По окончании колхозной эпопеи наш декан собрал общефакультетское собрание, чтобы дать оценку действиям трёх наиболее отличившихся в пьянстве и разврате студенток. Я помню это собрание… Их осуждали все: и преподаватели, и деканат, и руководители тех колхозных работ. Их сильно осуждали и ярко выступали по этому поводу даже сокурсницы. Они правильно их осуждали. Своими действиями девчонки привлекали в студенческий лагерь пьяных парней из деревни. И из-за этого те, которые не намерены были ни пить брагу, ни общаться с деревенскими парнями, ни тем более устраивать разухабистые пикники, очень страдали. Из-за нескольких желающих пьяных сексуальных утех девиц остальные целый месяц жили в страхе, почти без сна и находились в постоянном напряжении. Так что осуждение неуправляемых и эгоистичных девчонок было справедливым.
В итоге собрание подошло к вопросу о наказании. И тогда встал декан и предложил их отчислить из университета за аморальное поведение. Послышались одобрительные голоса. А у меня в тот момент закружилась голова. За три года я насмотрелся, как ломают людей. Как из не знающих жизни юных мальчиков из столичных или просто городских семей, их превращают в пыль, грязь, мерзость…
И вдруг я увидел, как в университетской аудитории группа людей, движимых праведным гневом, может сломать жизнь трём девочкам. Трём дурам, которые мне не нравятся, несимпатичны, неприятны… Но у них есть их собственная неповторимая жизнь, душа, и они не совершили ничего такого, за что им можно эту жизнь сломать…
Я помню, мне удалось сказать тогда речь… Спонтанную, очень эмоциональную и невзвешенную. Но я страшно рад, что моя речь не позволила собранию проголосовать за отчисление тех девчонок… Две девчонки нормально закончили университет, и одна из них очень неплохо училась. И сейчас у них какая-то своя жизнь, которой я не знаю…
Несколько дур вытворили безобразие в православном храме. В главном храме страны. Они не думали, что оскорбят чувства многих и многих искренне верующих людей. Я даже думаю, им не сильно важен Путин, про которого они исполняли свои глупые куплеты. Им нужно было выпендриться, нужно было вести себя по-панковски, они хотели заявить, что для них нет ничего святого… Да в общем-то и не важно, о чём они думали. Они совершили большую, гадкую глупость. Одной двадцать два, другой двадцать три года. Злые, глупые дети. Бездельницы и пижонки. И что?

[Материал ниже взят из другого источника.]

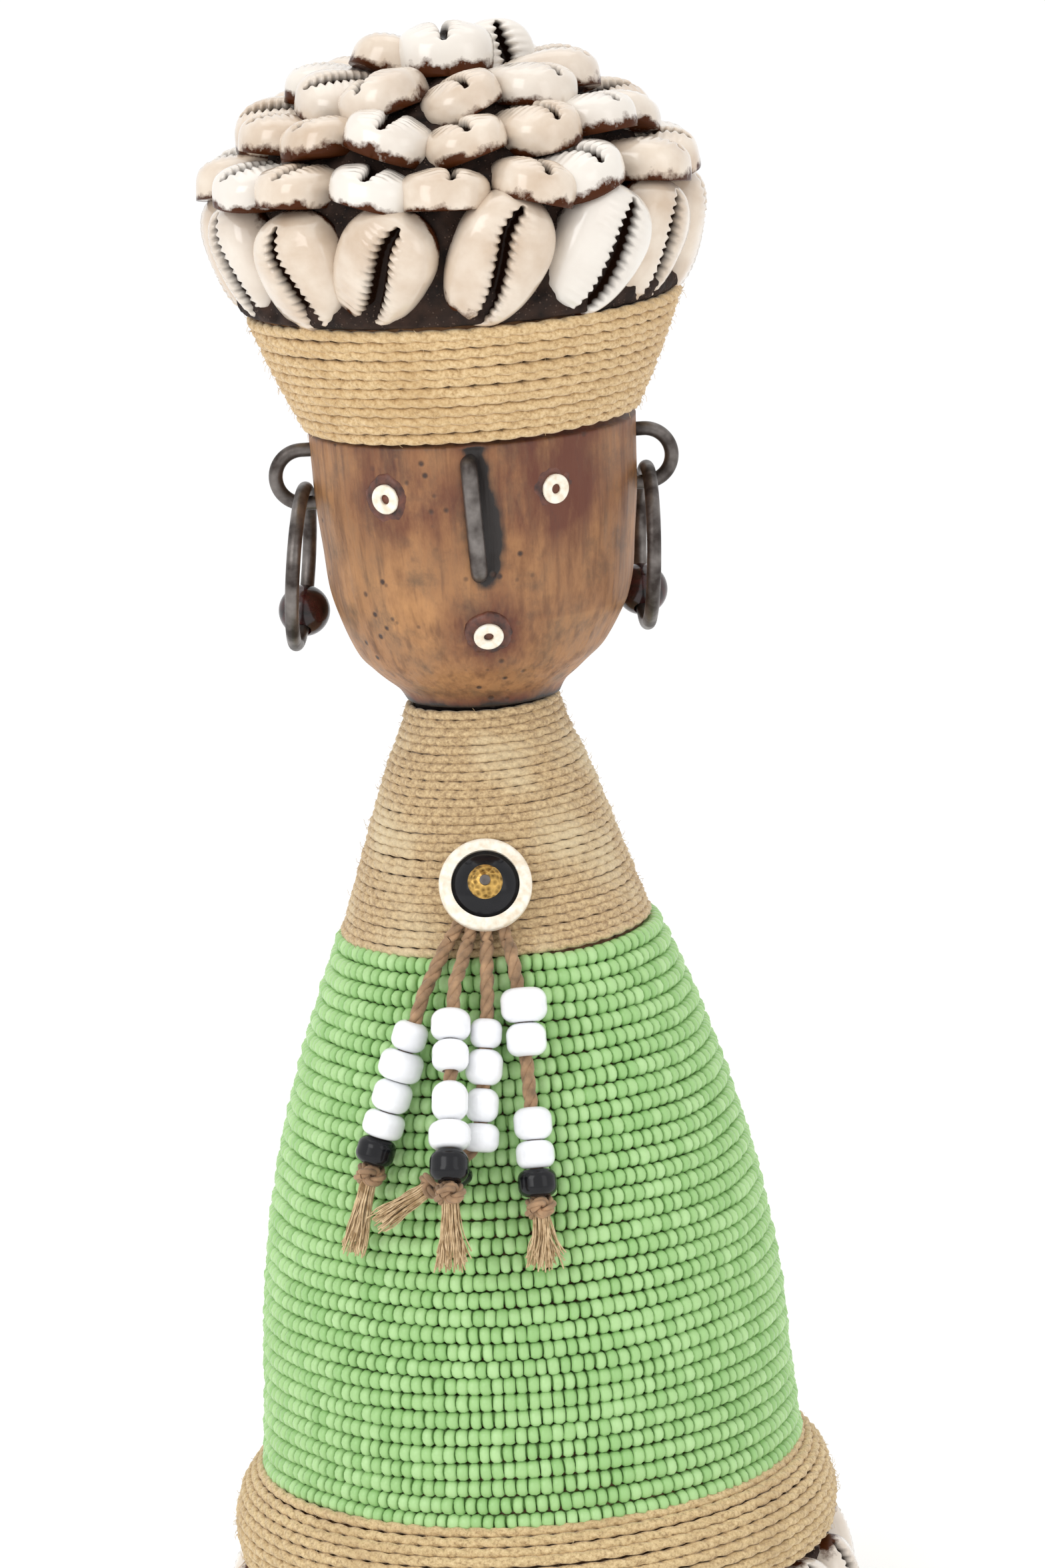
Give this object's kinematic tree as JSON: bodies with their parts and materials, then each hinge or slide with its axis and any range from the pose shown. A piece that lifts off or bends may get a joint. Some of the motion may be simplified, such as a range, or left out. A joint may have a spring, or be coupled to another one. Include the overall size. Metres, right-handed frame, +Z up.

Откуда взялся у огромной и мощнейшей организации под названием Русская православная церковь такой страх перед этими безумицами? Откуда гнев у мудрых старцев и пастырей?
Мне кажется, если сейчас РПЦ и Патриарх не опомнятся, если будут разжигать гнев и призывать к наказанию, а стало быть, к мести, они совершат историческую ошибку и внесут в общество гораздо больший раскол, чем любые выходки экстремально настроенных придурков и дур. Я боюсь, если этих девчонок осудят, наши внуки прочтут об этом в учебниках истории как об исторической ошибке и прецеденте.
Как Патриарх мог сказать такое? Не понимаю. У меня земля уходит из-под ног! Где христианское милосердие и прощение? Где попытка вразумить заблудших и запутавшихся? Откуда желание осудить, наказать, уничтожить вместо попытки спасти? Почему на этих юных и заблудших сразу поставлено клеймо? Я не хочу таких пастырей! Я их боюсь.
Я не хочу проявлений Средневековья в моей и без того запутавшейся и истерзанной сомнениями и непониманием стране. Мне хочется сказать Патриарху, которого я всегда считал умным человеком и с которым имел радость короткого общения, когда он был митрополитом Смоленским и Калининградским… Мне хочется обратиться к нему со смиренной просьбой не лишать нас надежды на понимание, мудрость, милосердие и прощение. Я не хочу гнева из уст пастыря. Не хочу потерять дорогу к храму, потому что храм сегодня вдруг становится судилищем.